How the USPTO’s AI Inventorship Reset Changes Patent Portfolio Strategy for Companies Building with Generative AI

Introduction

For nearly two years, companies building products with generative AI had a specific framework to navigate inventorship decisions: the Biden-era February 2024 USPTO guidance on AI-assisted inventions. It introduced a ‘significant contribution’ analysis — a structured framework for assessing when the involvement of an AI system in the inventive process affected inventorship determination. It wasn’t perfect, but it gave practitioners something to work with. 

On November 28, 2025, the USPTO rescinded it. The revised guidance is straightforward: AI systems are tools, not inventors. The traditional conception standard — a natural person must conceive each claimed invention — applies regardless of how much AI was involved in the process. No separate AI-specific analysis. No Pannu factor framework for evaluating AI contributions. The standard that applied before February 2024 applies again now. 

For companies with existing or pending patent portfolios that were navigated under the 2024 framework, the reset has specific implications. Some inventorship determinations may need to be revisited. Some pending applications may need claim structure review. And the documentation practices that the 2024 framework encouraged — tracking human vs. AI contributions — are now more important, not less, because the burden of demonstrating human conception falls entirely on the applicant with no framework to assist the analysis. This article covers what changed, what needs to be reviewed, and how to build a patent portfolio strategy that holds up in the post-reset environment. 

What the November 2025 USPTO Guidance Actually Says 

Let’s be precise about what was rescinded and what wasn’t. The November 2025 guidance rescinds the February 2024 Inventorship Guidance for AI-Assisted Inventions and removes the Pannu factor analysis that had been applied to AI inventorship questions under that framework. It does not change the fundamental inventorship standard. What it changes is the AI-specific overlay that the 2024 guidance had built around it. 

February 2024 framework (rescinded): AI-specific ‘significant contribution’ analysis required. Practitioners assessed whether AI contributions were significant enough to affect inventorship. Structured Pannu factor framework provided guidance on how to evaluate human vs. AI contributions to each claim. Created a separate analytical pathway for AI-assisted inventions. 

Post-November 2025 standard: No AI-specific analysis. The traditional conception standard applies: a natural person must form a definite and permanent idea of the complete and operative invention in their mind. AI systems are laboratory equipment or research databases — they assist the inventive process but cannot conceive inventions. If the human contributor’s involvement amounts to merely running an AI system and taking its output without meaningful creative selection or modification, that is unlikely to meet the conception standard. 

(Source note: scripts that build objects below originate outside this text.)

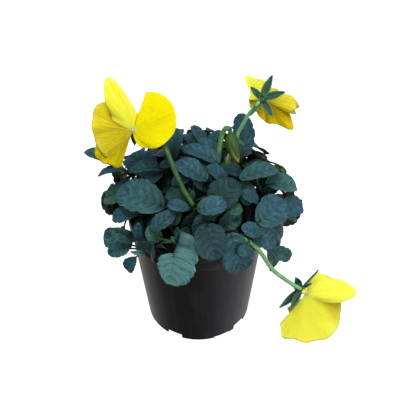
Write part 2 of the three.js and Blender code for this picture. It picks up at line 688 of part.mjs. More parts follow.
const budSides = [[1, 0], [-1, 0], [0, 1], [0, -1]].flatMap(([x, y]) => (
  budBody.map((p) => vec(p.x + budRadius * x, p.y + budRadius * y, p.z))
));
const openSepalSpots = [0.4, 0.6, 0.8, 1].map((share) => (
  vec(...budLine[0]).addScaledVector(openSepalWay, openSepalLong * share)
));
const budStations = [...budPath.getPoints(30), ...budSides, ...openSepalSpots];
placed.push({ owner: 'bud', stalk: budStations, blade: [] });

for (const leaf of visibleLeaves) settle(leaf, placed);
for (const tuft of stipules) {
  for (const leaf of stipuleLeaves(tuft)) settle(leaf, placed);
}
for (const layer of layers) {
  for (const leaf of layerLeaves(layer)) settle(leaf, placed);
}

function shootSolid(shoot) {
  let green = tube(shoot.curve, stemRadius, 4, 7);
  for (const leaf of shoot.leaves) {
    green = green.add(leafSolid(leaf, leaf.sessile ? null : petioleCurve(leaf, shoot)));
  }
  for (const bloom of blooms) {
    if (bloom.shoot === shoot.name) green = green.add(calyx(bloom));
  }
  return shoot.name === 'bud' ? green.add(buds()) : green;
}

// ---- Pot ----------------------------------------------------------------------------------------
// One thin moulded shell: a plain tapered wall, two ledges under the lip, a raised plate and a disc
// that stands on the ground like the foot of the wall. Drain gaps cut the foot, drain holes the plate.
const wallSlope = (potTopRadius - 2 * ledgeStep - potBaseRadius) / (potHeight - ledgeHeight);
const potWallRadius = (z) => potBaseRadius + wallSlope * z;
const drainGaps = [
  { turn: -117, high: 5.5 }, { turn: -63, high: 1.8 }, { turn: -38, high: 5.5 },
  { turn: 63, high: 5.5 }, { turn: 117, high: 1.8 }, { turn: 142, high: 5.5 },
];
const drainGapWidth = 15;
const drainHoleRadius = 4;
const drainHoleRing = 34;
const plateSlope = 2;
const rimChamfer = 0.6;

function turned(profile, sides) {
  const points = profile.map(([r, z]) => new THREE.Vector2(r, z));
  return new THREE.LatheGeometry(points, sides).rotateX(Math.PI / 2);
}

function rod(radius, height, sides) {
  return new THREE.CylinderGeometry(radius, radius, height, sides).rotateX(Math.PI / 2);
}

function potSolid() {
  const ledge = potHeight - ledgeHeight;
  const lip = potHeight - lipHeight;
  const plateTop = plateHeight + wall;
  const profile = [
    [0, 0], [discRadius, 0], [discRadius + plateSlope, plateHeight],
    [potBaseRadius - wall - 1, plateHeight], [potBaseRadius - wall, 0], [potBaseRadius, 0],
    [potWallRadius(ledge), ledge], [potTopRadius - ledgeStep, ledge + rimChamfer],
    [potTopRadius - ledgeStep, lip], [potTopRadius, lip + rimChamfer],
    [potTopRadius, potHeight - rimChamfer], [potTopRadius - rimChamfer, potHeight],
    [potTopRadius - wall, potHeight], [potWallRadius(ledge) - wall, ledge - 2],
    [potWallRadius(plateTop) - wall, plateTop],
    [discRadius + plateSlope - rimChamfer, plateTop], [discRadius - rimChamfer, wall], [0, wall],
  ];
  let shell = solid(turned(profile, potSides));
  for (const gap of drainGaps) {
    const block = new THREE.BoxGeometry(20, drainGapWidth, 2 * gap.high);
    block.translate(potBaseRadius, 0, 0).rotateZ(rad(gap.turn));
    shell = shell.subtract(solid(block));
  }
  for (let i = 0; i < 4; i += 1) {
    const hole = rod(drainHoleRadius, 6 * wall, 10);
    hole.translate(drainHoleRing, 0, plateHeight + wall / 2).rotateZ(rad(45 + 90 * i));
    shell = shell.subtract(solid(hole));
  }
  return shell;
}

// ---- Potting mix --------------------------------------------------------------------------------
// It fills the pot to a little below the lip, with a lumpy top and a plain hole for each stem.
const mixSides = 20;
const lumpHeight = 1.4;
const mixShoulder = 14;
const holeRadius = stemRadius + 1;
const holeDepth = rootDepth + 0.5;

function mixSolid() {
  const foot = plateHeight + wall + mixGap;
  const inside = (z) => potWallRadius(z) - wall - mixGap - 0.3;
  const shoulder = mixTop - mixShoulder;
  const edge = inside(shoulder);
  const rings = [0.75, 0.5, 0.25].map((share) => [edge * share, mixTop]);
  const wallPoints = [[inside(foot), foot], [edge, shoulder], [edge + 0.4, mixTop - 1]];
  const profile = [[0, foot], ...wallPoints, ...rings, [0, mixTop]];
  const geometry = turned(profile, mixSides);
  const places = geometry.attributes.position;
  for (let i = 0; i < places.count; i += 1) {
    const [x, y, z] = [places.getX(i), places.getY(i), places.getZ(i)];
    if (z > mixTop - 0.5) places.setZ(i, z + lumpHeight * Math.sin(0.31 * x + 1) * Math.cos(0.27 * y + 2));
  }
  let mix = solid(geometry);
  for (const { root } of shoots) {
    const hole = rod(holeRadius, 2 * holeDepth, 6).translate(root[0], root[1], mixTop);
    mix = mix.subtract(solid(hole));
  }
  return mix;
}

// ---- The whole plant ----------------------------------------------------------------------------
const plant = new THREE.Group();
plant.add(toMesh('pot', potSolid(), blackPlastic));
plant.add(toMesh('potting_mix', mixSolid(), darkMix));
for (const shoot of shoots) plant.add(toMesh(`shoot_${shoot.name}`, shootSolid(shoot), leafGreen));
for (const bloom of blooms) plant.add(toMesh(`corolla_${bloom.name}`, corolla(bloom), petalYellow));

export default plant;
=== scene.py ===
import math

import bpy
import numpy as np
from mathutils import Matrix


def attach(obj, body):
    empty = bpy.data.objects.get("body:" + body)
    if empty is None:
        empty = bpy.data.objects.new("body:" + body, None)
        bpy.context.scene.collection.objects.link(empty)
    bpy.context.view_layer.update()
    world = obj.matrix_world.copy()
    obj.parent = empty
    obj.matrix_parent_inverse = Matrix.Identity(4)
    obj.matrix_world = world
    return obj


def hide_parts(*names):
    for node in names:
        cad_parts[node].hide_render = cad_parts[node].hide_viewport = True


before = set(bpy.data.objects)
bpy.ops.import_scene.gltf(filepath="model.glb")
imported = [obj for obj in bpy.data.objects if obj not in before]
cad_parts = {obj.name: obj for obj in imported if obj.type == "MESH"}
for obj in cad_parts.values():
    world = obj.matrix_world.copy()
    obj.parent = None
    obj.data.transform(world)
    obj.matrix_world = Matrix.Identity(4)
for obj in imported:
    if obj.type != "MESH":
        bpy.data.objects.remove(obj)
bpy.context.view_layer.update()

# ---- Viewpoint, floor and light ----------------------------------------------------------------------
# The plant stands on plain pale card and is seen from above its front. The light is a wide soft sky with
# a large panel high up and a second one in front on the right. The inside of the mound stays dark, partly
# in shadow and partly by painted shade in the colours of its leaves and stalks.
scene = bpy.context.scene
aim = (0.009, 0.0, 0.1215)
looking_down = math.radians(40.7)
away = 0.600
sensor_wide, lens_long = 36, 60.06
sky_strength = 0.62
floor_reach, floor_glow = 4000, 0.90
mm = 0.001

camera = bpy.data.objects.new("camera", bpy.data.cameras.new("camera"))
camera.location = (
    aim[0], aim[1] - away * math.cos(looking_down), aim[2] + away * math.sin(looking_down)
)
camera.rotation_euler = (math.pi / 2 - looking_down, 0, 0)
camera.data.sensor_width = sensor_wide
camera.data.lens = lens_long
camera.data.clip_start = 0.01
scene.collection.objects.link(camera)
scene.camera = camera
scene.view_settings.view_transform = "Standard"


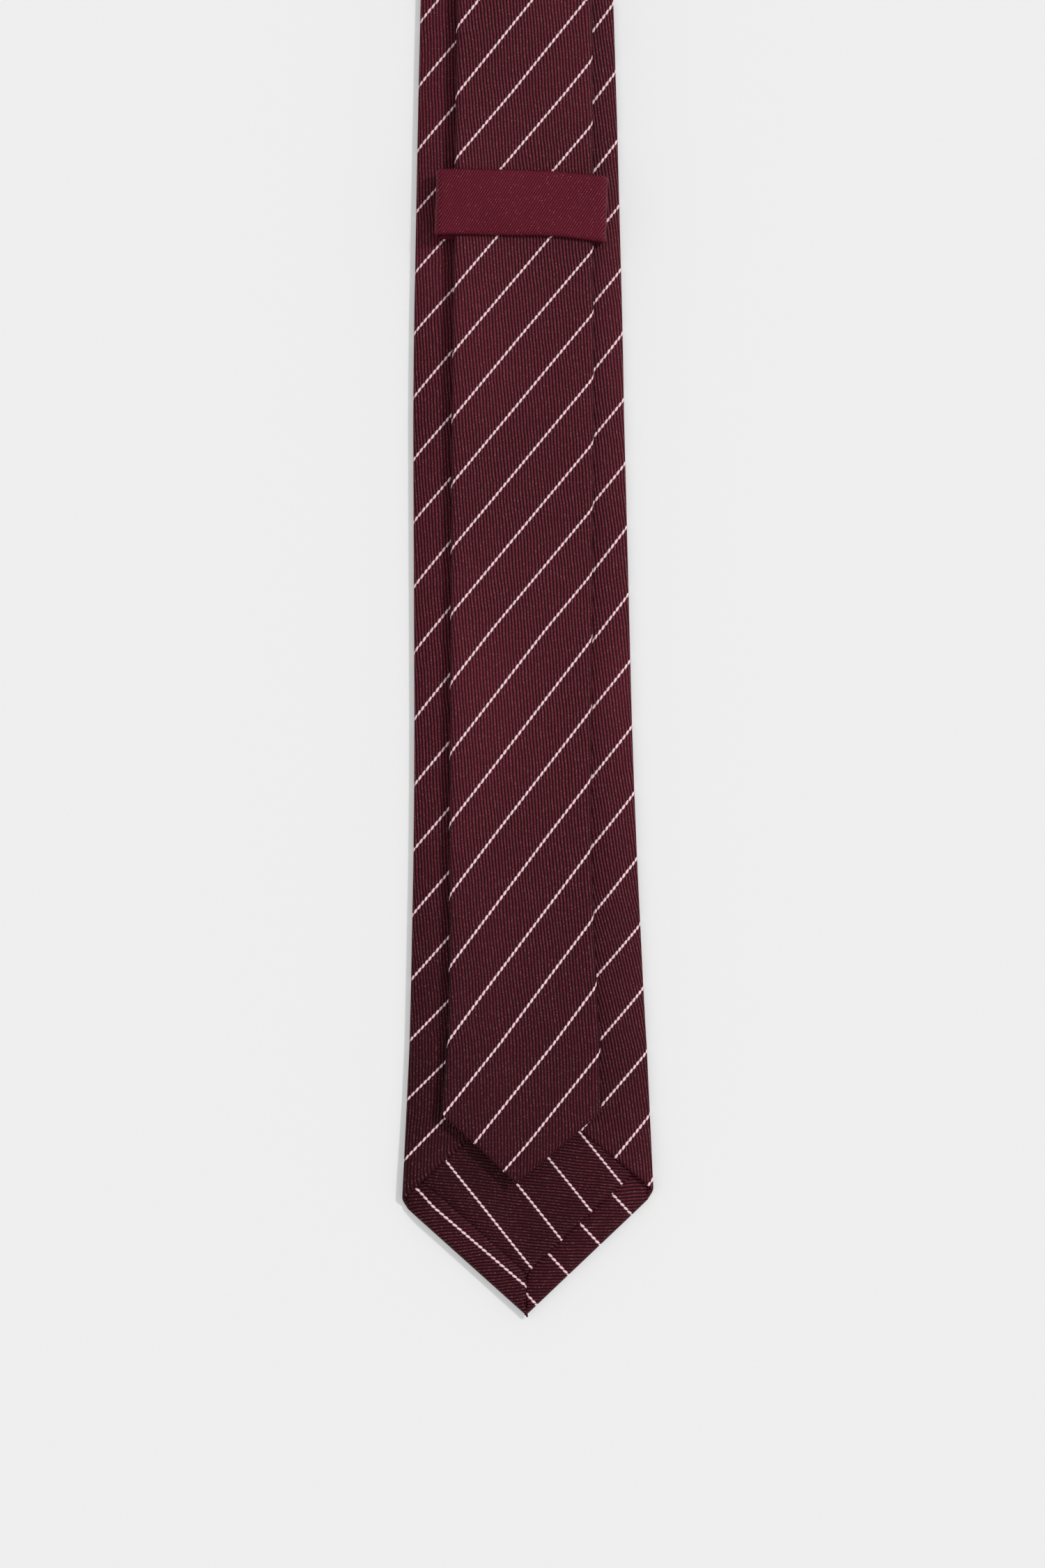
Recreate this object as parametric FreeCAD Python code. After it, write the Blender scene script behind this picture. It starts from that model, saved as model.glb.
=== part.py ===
import FreeCAD, Part
import math
import os

os.makedirs("parts", exist_ok=True)

# A slim silk necktie, laid face down and folded once at the neck, with its tail drawn through the keeper loop.
# X runs across the tie, Y from the blade's point to the neck fold, and Z up from the table it lies on.
# All lengths are in millimetres, and the origin is under the middle of the folded tie.

Vector = FreeCAD.Vector

# --- Overall sizes ---
folded_length = 746.0       # blade point to the outside of the neck fold
tail_setback = 31.6         # how far the tail's point stops short of the blade's point

# --- Widths along the blade, each at a distance from its point ---
blade_width = 60.0          # at the two corners of the point
blade_point_depth = 27.7
blade_lower_width = 55.5
blade_lower_at = 77.0
blade_waist_width = 52.4
blade_waist_at = 127.0
blade_middle_width = 50.0
blade_middle_at = 226.0
blade_upper_width = 45.9
blade_upper_at = 314.0

# --- Widths along the tail, each at a distance from its point ---
tail_width = 38.3
tail_point_depth = 17.0
tail_lower_width = 35.1
tail_lower_at = 49.0
tail_waist_width = 33.8
tail_waist_at = 98.0
tail_middle_width = 33.8
tail_middle_at = 180.0
tail_upper_width = 32.2
tail_upper_at = 282.0

# --- The neck band, one piece of cloth joined to the blade and to the tail ---
neck_width = 32.0
front_seam_to_fold = 60.0   # on the under layer
tail_seam_to_fold = 300.0   # on the upper layer
seam_slant = 45.0           # degrees, because the pieces are cut on the bias

# --- Layers ---
cloth = 0.45                # silk twill
interlining = 1.5           # brushed wool
tipping_cloth = 0.35
ease = 0.05                 # air between layers that lie on each other
thread = 0.3
seam_gap = 0.3              # slot that a row of stitching lies in
edge_round = 0.8            # outside of the long side folds

# --- Turned edges at the two points ---
blade_hem = 7.0
tail_hem = 6.0
blade_tipping_length = 95.0
tail_tipping_length = 60.0

# --- Bar tacks at the foot of the two centre seams ---
tack_length = 5.0
tack_width = 1.2
tack_rise = 0.4
tack_depth = 0.2
tack_above_flaps = 2.0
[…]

The practical test remains unchanged: did the named human inventor(s) conceive the claimed invention? Conception means the formation in the mind of the inventor of a definite and permanent idea of the complete and operative invention. In an AI-assisted workflow, the question is whether the human inventor’s contribution amounts to genuine conception — selecting, modifying, refining, and directing the AI’s output toward a specific inventive idea — or whether the human merely prompted the AI and accepted what it produced. 

That line has always existed. The 2024 framework provided structure for navigating it. The post-reset environment removes that structure and leaves the determination to the traditional standard, applied case by case.

The Documentation Imperative: Why Internal Records Now Carry More Weight 

The 2024 framework provided a structured analytical pathway for AI inventorship decisions. Without it, the burden of demonstrating human conception sits entirely on the applicant — supported by internal documentation that the USPTO or a challenger in litigation can scrutinise. 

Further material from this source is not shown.